--- begin SOURCE RECORDS ---
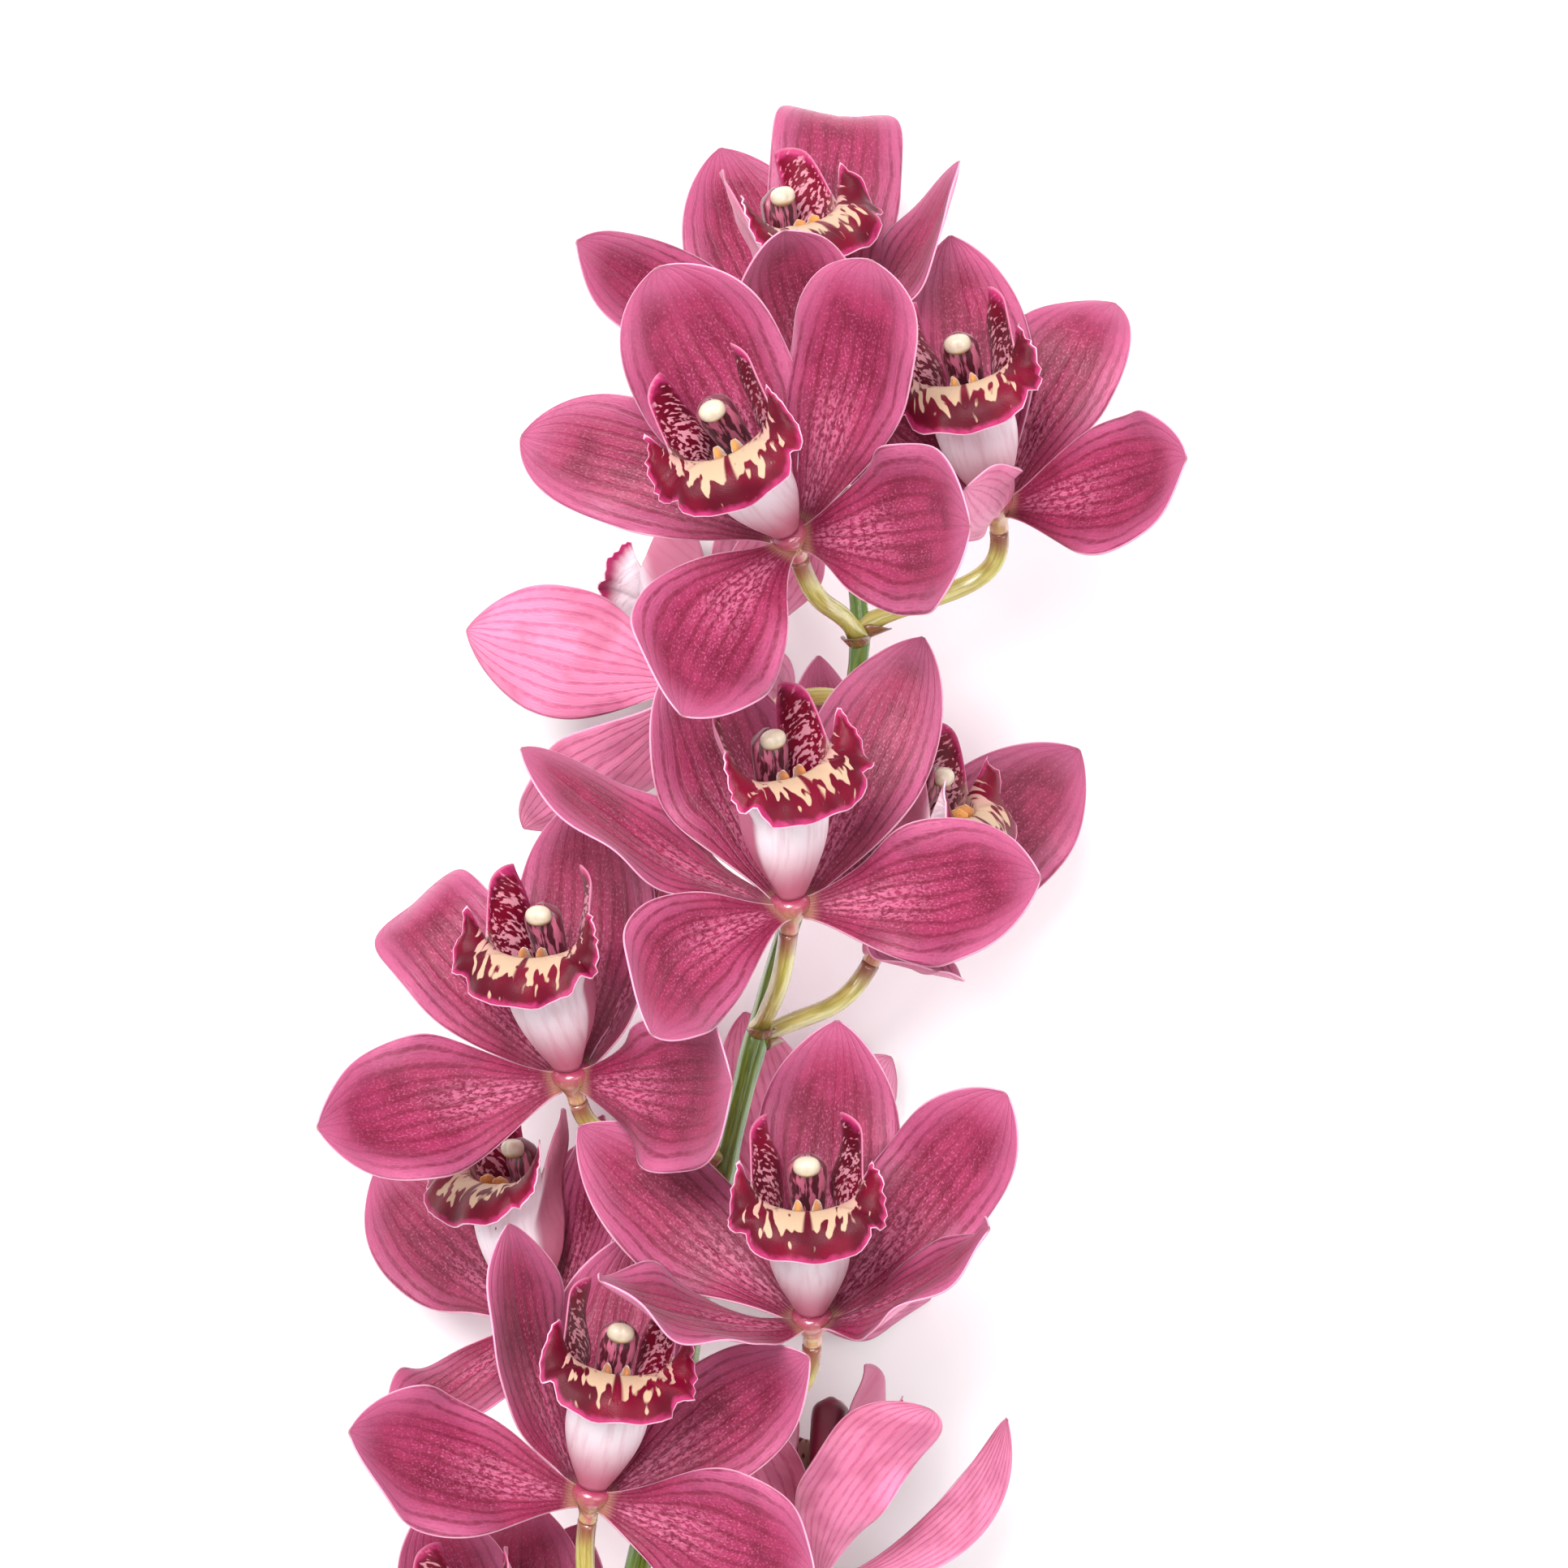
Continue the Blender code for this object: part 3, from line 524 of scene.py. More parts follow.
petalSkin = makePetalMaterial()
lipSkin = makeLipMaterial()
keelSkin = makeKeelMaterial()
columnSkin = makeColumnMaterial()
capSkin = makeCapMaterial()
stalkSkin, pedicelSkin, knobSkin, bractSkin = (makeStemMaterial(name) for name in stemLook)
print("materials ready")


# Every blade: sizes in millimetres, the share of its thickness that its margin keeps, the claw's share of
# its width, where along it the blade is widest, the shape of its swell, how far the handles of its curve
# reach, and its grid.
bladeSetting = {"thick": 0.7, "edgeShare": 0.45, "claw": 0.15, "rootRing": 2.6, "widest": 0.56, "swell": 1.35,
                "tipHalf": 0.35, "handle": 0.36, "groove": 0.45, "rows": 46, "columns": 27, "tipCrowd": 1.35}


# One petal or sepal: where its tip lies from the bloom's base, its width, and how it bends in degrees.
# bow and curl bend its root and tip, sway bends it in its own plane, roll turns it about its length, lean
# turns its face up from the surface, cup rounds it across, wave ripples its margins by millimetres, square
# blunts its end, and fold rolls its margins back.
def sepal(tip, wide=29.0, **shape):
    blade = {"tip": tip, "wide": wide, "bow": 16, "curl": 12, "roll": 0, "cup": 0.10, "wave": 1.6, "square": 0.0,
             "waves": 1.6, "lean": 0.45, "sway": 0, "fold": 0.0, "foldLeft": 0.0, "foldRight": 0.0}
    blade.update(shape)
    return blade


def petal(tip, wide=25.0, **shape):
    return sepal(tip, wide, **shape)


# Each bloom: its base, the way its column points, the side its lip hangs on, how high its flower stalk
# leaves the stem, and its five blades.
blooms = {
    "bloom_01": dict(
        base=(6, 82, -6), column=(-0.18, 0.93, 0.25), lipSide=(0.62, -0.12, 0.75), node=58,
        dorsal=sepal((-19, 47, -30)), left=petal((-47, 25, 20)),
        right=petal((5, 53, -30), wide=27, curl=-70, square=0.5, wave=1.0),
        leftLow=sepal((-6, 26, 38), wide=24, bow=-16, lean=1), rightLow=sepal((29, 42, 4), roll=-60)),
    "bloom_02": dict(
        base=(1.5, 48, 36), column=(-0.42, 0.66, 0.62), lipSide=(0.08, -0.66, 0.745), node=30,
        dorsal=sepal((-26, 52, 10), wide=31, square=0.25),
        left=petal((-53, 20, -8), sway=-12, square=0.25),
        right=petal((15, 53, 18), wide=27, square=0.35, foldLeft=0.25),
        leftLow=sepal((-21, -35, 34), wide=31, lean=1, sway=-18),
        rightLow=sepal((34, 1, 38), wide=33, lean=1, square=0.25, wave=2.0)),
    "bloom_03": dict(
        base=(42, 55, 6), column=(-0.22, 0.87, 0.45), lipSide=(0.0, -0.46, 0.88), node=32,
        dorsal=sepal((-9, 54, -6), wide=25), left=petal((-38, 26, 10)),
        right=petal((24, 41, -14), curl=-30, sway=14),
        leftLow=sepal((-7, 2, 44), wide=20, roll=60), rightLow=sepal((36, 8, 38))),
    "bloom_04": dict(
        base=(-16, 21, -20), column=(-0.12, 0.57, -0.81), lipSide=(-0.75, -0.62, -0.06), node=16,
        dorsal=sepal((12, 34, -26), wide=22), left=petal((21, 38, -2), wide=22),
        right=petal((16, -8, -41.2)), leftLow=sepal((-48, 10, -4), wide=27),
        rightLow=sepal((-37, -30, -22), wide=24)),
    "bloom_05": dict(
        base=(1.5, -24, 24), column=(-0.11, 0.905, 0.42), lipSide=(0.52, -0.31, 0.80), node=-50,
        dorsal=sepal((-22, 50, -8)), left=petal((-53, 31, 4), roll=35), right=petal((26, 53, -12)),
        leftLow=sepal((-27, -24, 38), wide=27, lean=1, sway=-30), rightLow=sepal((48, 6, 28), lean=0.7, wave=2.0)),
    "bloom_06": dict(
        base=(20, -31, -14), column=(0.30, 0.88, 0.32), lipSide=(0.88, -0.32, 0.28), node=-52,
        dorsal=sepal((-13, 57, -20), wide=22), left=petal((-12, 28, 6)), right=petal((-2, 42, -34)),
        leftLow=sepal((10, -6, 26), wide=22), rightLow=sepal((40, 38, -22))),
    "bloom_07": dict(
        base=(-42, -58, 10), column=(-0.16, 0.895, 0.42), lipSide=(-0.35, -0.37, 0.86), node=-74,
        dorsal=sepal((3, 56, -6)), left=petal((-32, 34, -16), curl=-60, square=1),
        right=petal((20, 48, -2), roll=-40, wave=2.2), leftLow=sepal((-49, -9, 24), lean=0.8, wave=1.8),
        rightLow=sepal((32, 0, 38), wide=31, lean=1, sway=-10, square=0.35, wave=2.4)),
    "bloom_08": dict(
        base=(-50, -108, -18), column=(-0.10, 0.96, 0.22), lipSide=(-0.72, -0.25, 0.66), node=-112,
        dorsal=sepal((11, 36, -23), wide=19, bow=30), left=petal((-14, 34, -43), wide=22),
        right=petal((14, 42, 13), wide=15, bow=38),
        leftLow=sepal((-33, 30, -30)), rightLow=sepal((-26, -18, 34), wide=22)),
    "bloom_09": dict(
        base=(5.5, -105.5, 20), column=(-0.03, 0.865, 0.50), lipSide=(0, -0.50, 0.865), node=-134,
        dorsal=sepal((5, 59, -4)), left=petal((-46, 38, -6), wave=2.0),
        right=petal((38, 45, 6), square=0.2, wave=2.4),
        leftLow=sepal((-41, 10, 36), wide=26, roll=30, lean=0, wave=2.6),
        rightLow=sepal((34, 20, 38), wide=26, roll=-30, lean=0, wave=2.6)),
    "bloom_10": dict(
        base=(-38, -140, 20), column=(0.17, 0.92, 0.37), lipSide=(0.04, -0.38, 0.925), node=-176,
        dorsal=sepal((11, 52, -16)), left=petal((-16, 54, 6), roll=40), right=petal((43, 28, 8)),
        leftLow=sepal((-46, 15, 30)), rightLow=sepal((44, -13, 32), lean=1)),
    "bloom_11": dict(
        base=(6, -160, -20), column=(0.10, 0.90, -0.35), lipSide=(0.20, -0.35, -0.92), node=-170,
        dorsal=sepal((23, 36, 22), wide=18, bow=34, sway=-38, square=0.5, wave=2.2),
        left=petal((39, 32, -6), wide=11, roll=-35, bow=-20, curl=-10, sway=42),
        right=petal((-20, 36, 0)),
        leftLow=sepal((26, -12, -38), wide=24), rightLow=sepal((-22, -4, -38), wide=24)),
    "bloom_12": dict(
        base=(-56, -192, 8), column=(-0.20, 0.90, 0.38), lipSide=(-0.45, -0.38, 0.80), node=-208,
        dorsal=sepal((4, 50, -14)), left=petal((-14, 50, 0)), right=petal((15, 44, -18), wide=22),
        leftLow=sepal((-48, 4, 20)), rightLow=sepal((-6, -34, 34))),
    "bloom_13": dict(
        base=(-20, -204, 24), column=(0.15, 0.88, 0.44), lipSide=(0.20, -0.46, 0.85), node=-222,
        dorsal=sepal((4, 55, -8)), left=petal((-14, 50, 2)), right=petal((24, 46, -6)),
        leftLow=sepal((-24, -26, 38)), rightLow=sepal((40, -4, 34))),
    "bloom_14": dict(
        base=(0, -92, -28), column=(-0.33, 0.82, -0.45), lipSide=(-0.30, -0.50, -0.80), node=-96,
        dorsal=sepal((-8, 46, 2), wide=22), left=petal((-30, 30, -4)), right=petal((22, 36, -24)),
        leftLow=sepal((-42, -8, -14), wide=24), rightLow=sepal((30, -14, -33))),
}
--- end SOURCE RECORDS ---
--- begin SOURCE RECORDS ---
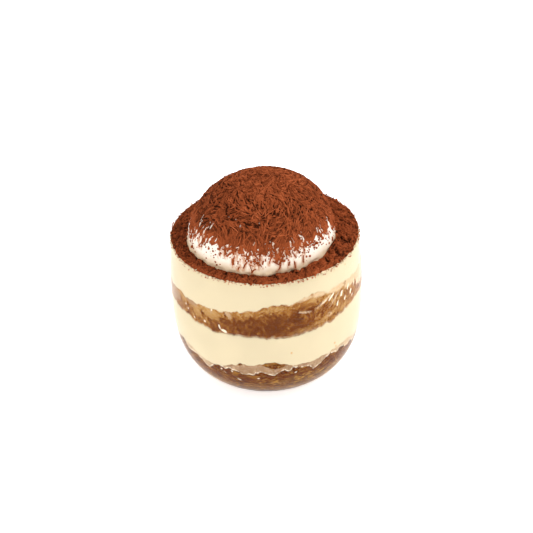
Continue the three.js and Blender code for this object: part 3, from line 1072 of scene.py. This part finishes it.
--- end SOURCE RECORDS ---
### AIM OF THE TASK:
In the records above, locate each line with the word "Continue". Copy all such lines.

### ANSWER IN FULL:
Continue the Blender code for this object: part 3, from line 524 of scene.py. More parts follow.
Continue the three.js and Blender code for this object: part 3, from line 1072 of scene.py. This part finishes it.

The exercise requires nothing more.